Cash feels the tension. “When steering a big ocean liner, it’s the hidden icebergs that keep you up at night,” he said.
Evans Elementary is a good example. The school did not not make the progress last year required by federal No Child Left Behind rules.
But for three years, its teachers have earned A’s for imparting more than a year’s worth of knowledge to their students.
“By the time we get them to fifth grade, they are off the charts,” said Evans principal Cynthia Alexander.
The measure is called value-added and is based on the the trajectory of students’ previous test scores.
Reformers say value-added is the fairest way to judge teachers because it shows how much they advance learning.
In Tennessee, a third of teachers and principals get less than one year’s gain in the classroom.
Unless they make progress, the climate is shaping up to remove them.

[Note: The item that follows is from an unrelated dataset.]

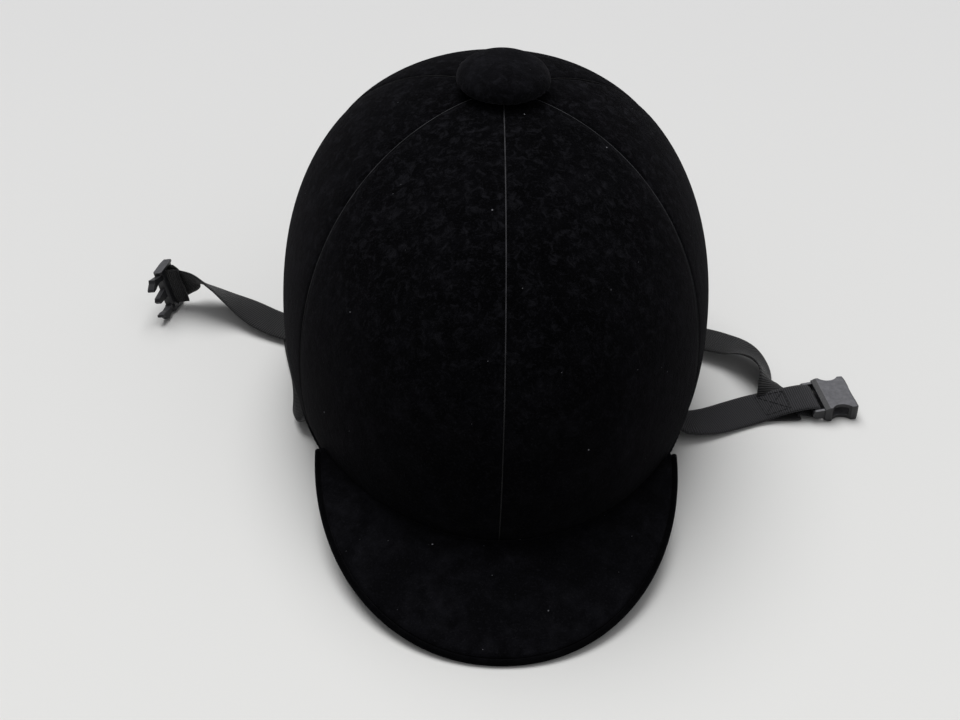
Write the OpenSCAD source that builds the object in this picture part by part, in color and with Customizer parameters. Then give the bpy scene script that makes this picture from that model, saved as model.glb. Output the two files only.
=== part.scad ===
// Velvet riding helmet with a crown button, a peak and a webbing harness.
// The peak points along -Y, the wearer's left side is +X, and the helmet stands on z = 0.

/* [Crown] */
// Half width of the velvet crown at its widest level
half_w = 103.3; // [96:0.1:110]
// Length from the crown's middle to its front
front_len = 140; // [132:0.5:146]
// Length from the crown's middle to its back
rear_len = 129; // [122:0.5:135]
// Height of the crown above the side rim
crown_h = 153.5; // [142:0.5:162]
// Height of the widest level above the side rim
widest_h = 38.4; // [30:0.1:46]
// How far back the top of the crown lies
crown_shift = 14.6; // [6:0.1:20]
// Roundness of the profile at the widest level
crown_p = 2.38; // [2:0.01:2.8]
// Roundness of the profile at the top
crown_q = 2.11; // [1.9:0.01:2.4]
// How much wider the back is than the front, as a share
egg = 0.093; // [0:0.001:0.12]
// How far the rim is drawn in below the widest level, as a share
rim_draw = 0.056; // [0.02:0.001:0.09]
// Height of the side rim above the ground
rim_h = 10; // [8:0.5:14]
// Thickness of the velvet
velvet_t = 0.9; // [0.6:0.1:1.2]
// Width of the shallow fold beside each seam
seam_w = 1.8; // [1:0.1:3]
// Depth of that fold
seam_dip = 0.5; // [0.1:0.1:0.5]
// Thickness of the hard shell
shell_t = 2.4; // [2:0.1:3]
// Height of the rim binding
binding_h = 3; // [2:0.1:4]
// How far the binding stands out past the velvet
binding_out = 0.3; // [0.1:0.1:0.8]

/* [Lining] */
// Foam thickness at the sides
foam_side = 17; // [14:0.5:20]
// Foam thickness at the front and the back
foam_end = 24; // [20:0.5:28]
// Foam thickness at the top
foam_top = 20; // [16:0.5:24]
// Thickness of the lining fabric
lining_t = 0.8; // [0.5:0.1:1.2]
// Thickness of the padded headband at the sides
band_side = 5; // [4:0.5:7]
// Thickness of the headband at the front and the back
band_end = 6; // [4:0.5:9]
// Height of the headband
band_h = 36; // [28:1:42]
// Radius of the round crown cushion
pad_r = 46; // [38:1:50]
// Thickness of the crown cushion
pad_t = 8; // [5:0.5:10]

/* [Peak] */
// Half width of the peak
peak_half_w = 84.1; // [78:0.1:88]
// Reach of the peak from the crown's middle
peak_reach = 192; // [180:0.5:200]
// Distance of the peak's corners in front of the crown's middle
corner_y = 73.1; // [66:0.1:78]
// Height of the peak's corners above the ground
corner_z = 22.2; // [20:0.1:25]
// Squareness of the peak's outline
peak_q = 2.09; // [2:0.01:2.3]
// Height of the peak's upper side where it meets the crown
root_z = 22; // [20:0.5:25]
// How far the peak bulges upward between crown and edge
peak_bulge = 3; // [0:0.5:5]
// Thickness of the peak's core at the crown
core_root = 3.2; // [2.4:0.1:4]
// Thickness of the core at the edge
core_edge = 1.1; // [0.8:0.1:1.6]
// Thickness of the fabric below the peak
peak_lining_t = 0.7; // [0.5:0.1:1]
// Radius of the piping round the peak
piping_r = 1.5; // [1.2:0.1:2]

/* [Button] */
// Radius of the covered button
button_r = 21.7; // [18:0.1:24]
// Height of the button above the crown
button_h = 11.2; // [9:0.1:13]
// Height of the button's widest level above the crown
button_mid = 3.6; // [3:0.1:5]
// Radius of the button's screw
screw_r = 2.4; // [2:0.1:3]

/* [Harness] */
// Width of the webbing
web_w = 20; // [18:0.5:20]
// Thickness of the webbing
web_t = 1.2; // [1:0.1:1.4]
// Distance of the front straps in front of the crown's middle
front_strap_y = 30; // [26:1:34]
// Distance of the rear straps behind the crown's middle
rear_strap_y = 45; // [41:1:49]
// Height of the strap anchors above the side rim
anchor_h = 25; // [22:0.5:30]
// Radius of a rivet's shank
rivet_r = 1.6; // [1.2:0.1:2]
// Radius of a rivet's head
rivet_head_r = 4.5; // [3.5:0.1:5]

/* [Buckle] */
// Half width of the socket half
socket_half_w = 12.5; // [12.5:0.1:13.5]
// Length of the socket half from its bar to its mouth
socket_len = 21.5; // [20.5:0.5:24]
// Thickness of the socket half
socket_t = 8; // [7.8:0.1:8.6]
// Radius of the bar that carries the webbing
bar_r = 1.5; // [1.3:0.1:1.7]
// Thickness of the frame round the webbing
frame_t = 5; // [4.4:0.1:5.4]
// Half width of the prong half
prong_half_w = 12; // [11.8:0.1:12.4]
// Length of a prong
prong_len = 11.5; // [10.5:0.5:12]

/* [Hidden] */

// Clearances: between layers, between soft pieces and their seats, and for what turns
skin_gap = 0.2;
seat_gap = 0.3;
run_gap = 0.08;

// The footprint's middle, so that the origin lies under the middle of the whole helmet
mid_y = (rear_len - peak_reach) / 2;
rear_dip = rim_h;
dip_start = 0.45;
dip_full = 0.85;

// Layers as insets from the velvet's outside: at the sides, at the ends and at the top
all = [1, 1, 1];
shell_out = (velvet_t + skin_gap) * all;
shell_in = shell_out + shell_t * all;
foam_out = shell_in + skin_gap * all;
foam_in = foam_out + [foam_side, foam_end, foam_top];
lining_out = foam_in + skin_gap * all;
lining_in = lining_out + lining_t * all;
band_out = lining_in + seat_gap * all;
band_in = band_out + [band_side, band_end, 0];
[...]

Gates has been clear that the money will stop if the district does not meet its goals.
MEA president Keith Williams says district administrators spent much of the summer fighting to keep eight of the most severely under-performing schools out of state control.
“Had that happened, we would have stood to lose 300 teachers and 6,000 students,” he said, gutting the spirit of the Gates work.
Two weeks ago when district officials met in Seattle to discuss progress with the Gates foundation, much of the talk centered on getting public buy-in, Williams said.
Nancy Coffee, president of The Leadership Academy, says the public is beginning to understand the magnitude of the attention.
“The piece they need to understand even more is we also have the accountability measures in place with Race to the Top and Gates.”
One measure of awareness may be contributions to the MCS Foundation.
To date, $14.7 million has been pledged since spring, when Memphis philanthropists got on board. The goal is $21.3 million by the end of the year
“People are thinking, yes, we dare to hope,” Coffee said. … “I think there is a sense that now may be the moment.”